PROBLEM DETAILS> All of the data below should be written out exactly.

DATA LINES>

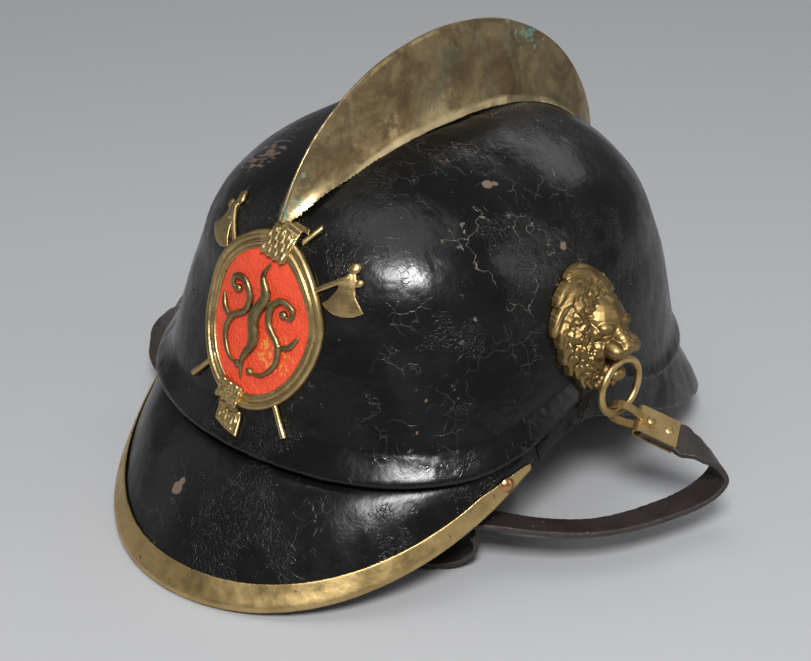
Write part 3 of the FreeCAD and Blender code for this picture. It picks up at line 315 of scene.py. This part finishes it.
def comb_metal():
    g = Graph("comb_brass")
    mottle = g.span(g.noise(30.0, 8.0, 0.68, warp=0.6), 0.4, 0.62)
    blotch = g.span(g.noise(75.0, 8.0, 0.7), 0.5, 0.6)
    height = g.math("DIVIDE", g.add("ShaderNodeSeparateXYZ", 2, None, Vector=g.place), MM)
    base = g.mix(mottle, (0.46, 0.35, 0.18), (0.24, 0.165, 0.08))
    base = g.mix(g.both(blotch, 0.75), base, (0.11, 0.075, 0.038))
    pale = g.both(g.span(g.noise(48.0, 7.0, 0.7), 0.52, 0.64), g.span(height, 160.0, 196.0))
    base = g.mix(g.both(pale, 0.6), base, (0.27, 0.27, 0.17))
    ridge_rear = g.both(g.spot((0.0, 72.0, 197.0), 17.0, 1.4), g.span(g.noise(170.0, 6.0, 0.7), 0.53, 0.6))
    tip = g.both(g.spot((0.0, -80.0, 158.0), 15.0, 1.4), g.span(g.noise(190.0, 6.0, 0.7), 0.55, 0.62))
    verdigris = g.either(ridge_rear, tip)
    base = g.mix(g.both(verdigris, 0.85), base, (0.06, 0.25, 0.23))
    # Painted highlight: a bright band along the comb's foot
    base = g.mix(g.attribute("foot_highlight"), base, (0.62, 0.49, 0.27))
    stain = g.either(g.both(blotch, 0.2), g.both(verdigris, 0.4))
    rough = g.math("ADD", g.span(g.noise(90.0, 6.0), 0.3, 0.7, 0.3, 0.46), stain)
    bumps = g.math("ADD", g.noise(380.0, 6.0), g.both(g.noise(40.0, 3.0), 3.0))
    dulled = g.math("ADD", g.both(blotch, 0.25), g.both(verdigris, 0.7), clamp=True)
    metal = g.math("SUBTRACT", 1.0, dulled)
    return g.finish(base, rough, metal, bumps, 0.00009)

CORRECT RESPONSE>
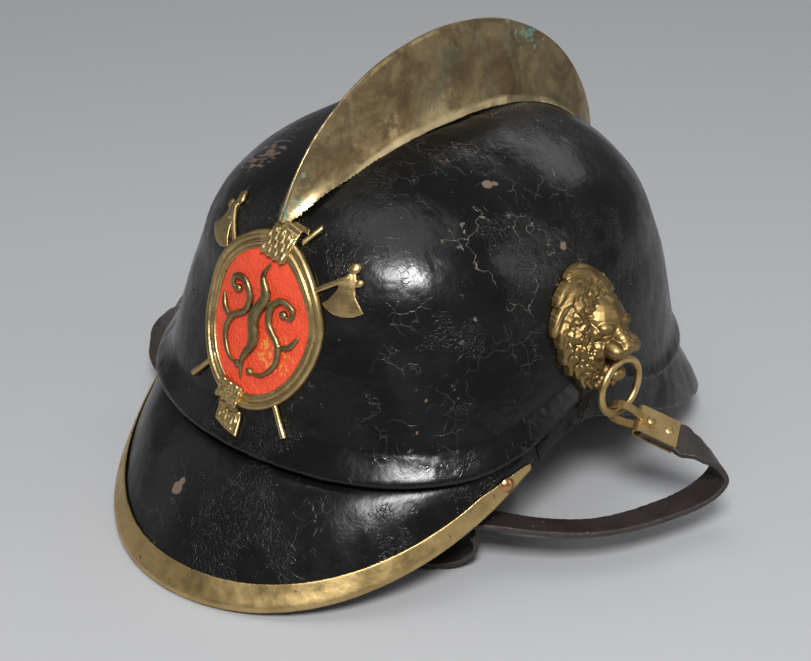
Write part 3 of the FreeCAD and Blender code for this picture. It picks up at line 315 of scene.py. This part finishes it.
def comb_metal():
    g = Graph("comb_brass")
    mottle = g.span(g.noise(30.0, 8.0, 0.68, warp=0.6), 0.4, 0.62)
    blotch = g.span(g.noise(75.0, 8.0, 0.7), 0.5, 0.6)
    height = g.math("DIVIDE", g.add("ShaderNodeSeparateXYZ", 2, None, Vector=g.place), MM)
    base = g.mix(mottle, (0.46, 0.35, 0.18), (0.24, 0.165, 0.08))
    base = g.mix(g.both(blotch, 0.75), base, (0.11, 0.075, 0.038))
    pale = g.both(g.span(g.noise(48.0, 7.0, 0.7), 0.52, 0.64), g.span(height, 160.0, 196.0))
    base = g.mix(g.both(pale, 0.6), base, (0.27, 0.27, 0.17))
    ridge_rear = g.both(g.spot((0.0, 72.0, 197.0), 17.0, 1.4), g.span(g.noise(170.0, 6.0, 0.7), 0.53, 0.6))
    tip = g.both(g.spot((0.0, -80.0, 158.0), 15.0, 1.4), g.span(g.noise(190.0, 6.0, 0.7), 0.55, 0.62))
    verdigris = g.either(ridge_rear, tip)
    base = g.mix(g.both(verdigris, 0.85), base, (0.06, 0.25, 0.23))
    # Painted highlight: a bright band along the comb's foot
    base = g.mix(g.attribute("foot_highlight"), base, (0.62, 0.49, 0.27))
    stain = g.either(g.both(blotch, 0.2), g.both(verdigris, 0.4))
    rough = g.math("ADD", g.span(g.noise(90.0, 6.0), 0.3, 0.7, 0.3, 0.46), stain)
    bumps = g.math("ADD", g.noise(380.0, 6.0), g.both(g.noise(40.0, 3.0), 3.0))
    dulled = g.math("ADD", g.both(blotch, 0.25), g.both(verdigris, 0.7), clamp=True)
    metal = g.math("SUBTRACT", 1.0, dulled)
    return g.finish(base, rough, metal, bumps, 0.00009)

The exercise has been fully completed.